One of the research fields included as a social science is Computer and Information Science and Engineering (CISE). The words "rigorous"; "fundamental principles"; "patterns"; and "applied" suggest a tendency to use natural science or statistical methods. Yet, the study field of the social sciences is very similar to that of the humanities as defined by NFAHA-1965.

Both positivist and interpretivist epistemologies are still used in the social sciences. The positivist stream (started by Comte) believes that the social sciences should use the same methods as the natural sciences. The interpretivist stream (started by Max Weber) believes that social phenomena cannot be measured to the same extent as natural things; therefore, these disciplines can only obtain a subjective understanding of the social world (Boutellier et al. 2011). Botha (1990) refers to the naturalism-humanism (also called positivistic-interpretative) parameter as one "axis" for theorising in the social sciences (cf. Collini 1998; Snow 2002; Yoshida 2007). This parameter or axis can be used to judge whether social phenomena should be explained like natural phenomena or in a humanistic way. Mechanistic and organismic models are typical of the natural scientific approach, while metaphors like language, drama and play are used in the humanistic approaches. Smith (2018) suggests the use of critical realism in the social sciences to bridge the divide between positivism and interpretivism. The concept of "generating mechanisms as contingent causality" subsumes the premises of both paradigms. Possible ways to overcome the schism will be discussed in more detail below in the dedicated section on IS Philosophy.

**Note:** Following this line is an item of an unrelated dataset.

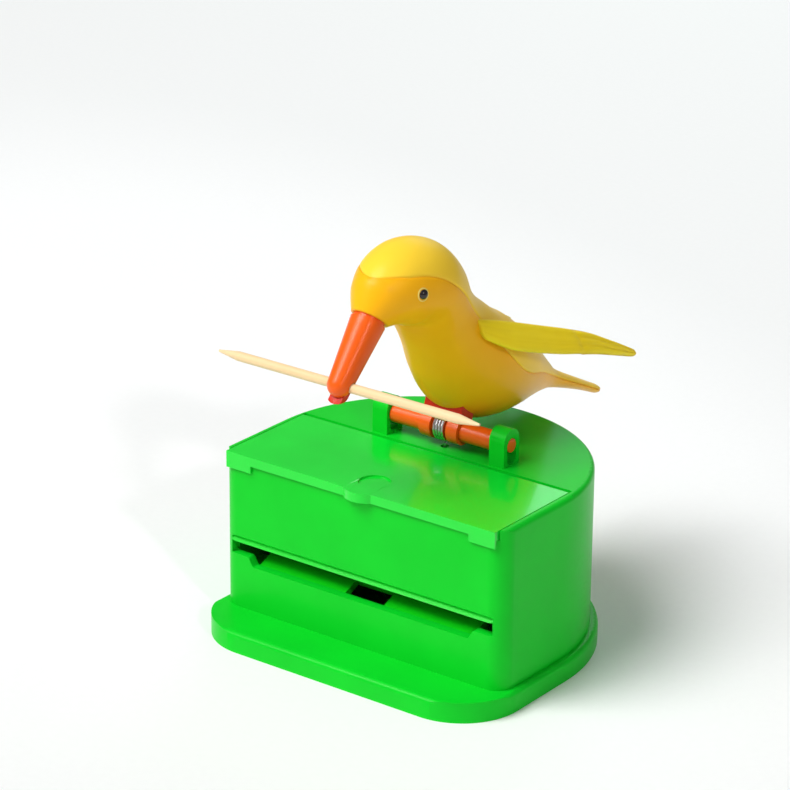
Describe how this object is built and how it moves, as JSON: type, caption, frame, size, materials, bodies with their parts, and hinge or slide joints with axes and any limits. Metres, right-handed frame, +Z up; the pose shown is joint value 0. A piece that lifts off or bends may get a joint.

Max Weber is regarded as one of the "principal architects" of the modern social sciences-"his methodological writings were instrumental in establishing the self-identity of modern social science as a distinct field of inquiry; he is still claimed as the source of inspiration by empirical positivists and their hermeneutic detractors alike" (Kim 2017). Weber tried to mediate between positivism and historicism in a pragmatic attempt to support researchers to select the most appropriate methodology for their work, and he believed that objectivity in the social sciences should be an ideal to strive for, although it could never be reached (Kim 2017). Nowotny (2005) indicates that the social sciences should not try to "imitate" the natural sciences by attempting to create cumulative and predictive theory; that this type of endeavour is unwarranted and fruitless because the social sciences have to include value-laden issues due to their focus on human issues, and they should rather bring powerful, reflexive insights and deeper, theoretical contributions to the table in the study of complex social issues.

The social sciences were originally overwhelmingly positivist, but in the second half of the 20th century started to lean more to the humanities and allowed hermeneutical, historical and cultural analysis as well (Collini 1998, liv). The second half of the 19th century was "the heyday of the scientistic aspiration" when it was believed that only the following approaches could produce real science: experimental, quantitative, falsifiable, focusing on nature, generalisable, replicable, and cumulative. The scientistic branch of the social sciences is represented by Ratner (2009) who believes that only objective, empirical, "scientific" study is valid and can be used to illustrate that social life demonstrates regular and rule-governed behaviour. However, it has now become-even in the natural sciences-"more widely accepted that different forms of intellectual enquiry quite properly furnish us with a variety of kinds of knowledge and understanding, no one of which constitutes the model to which all the others should seek to conform" (Collini 1998, xlv-xlvi).

Yoshida calls the fight between the two approaches in social science the "debate between interpretivism and naturalism" (Yoshida 2007, 289). Although the standard, mainstream social science model has been positivist, there is an ongoing, perennial "tug of war between humanism and naturalism for the status of the social sciences" (Yoshida 2007, 306). The blurring of the subtle differences between the two main streams of human sciences is the so-called interpretive turn. Yoshida suggests that we regard both the humanities and the natural science approaches as "problem-solving activities" as a way to overcome the seemingly unbridgeable division between the two approaches. Although they are different, they both contribute in a unique way. Yet, both can adopt "similar standards such as critical attitude, accountability, etc." (Yoshida 2007, 295). In fact, there is not a watertight division between the knowledge fields, because some social sciences and humanities use natural scientific methods (Huang and Chang 2008) while it cannot be negated that the natural sciences are also based on philosophical assumptions.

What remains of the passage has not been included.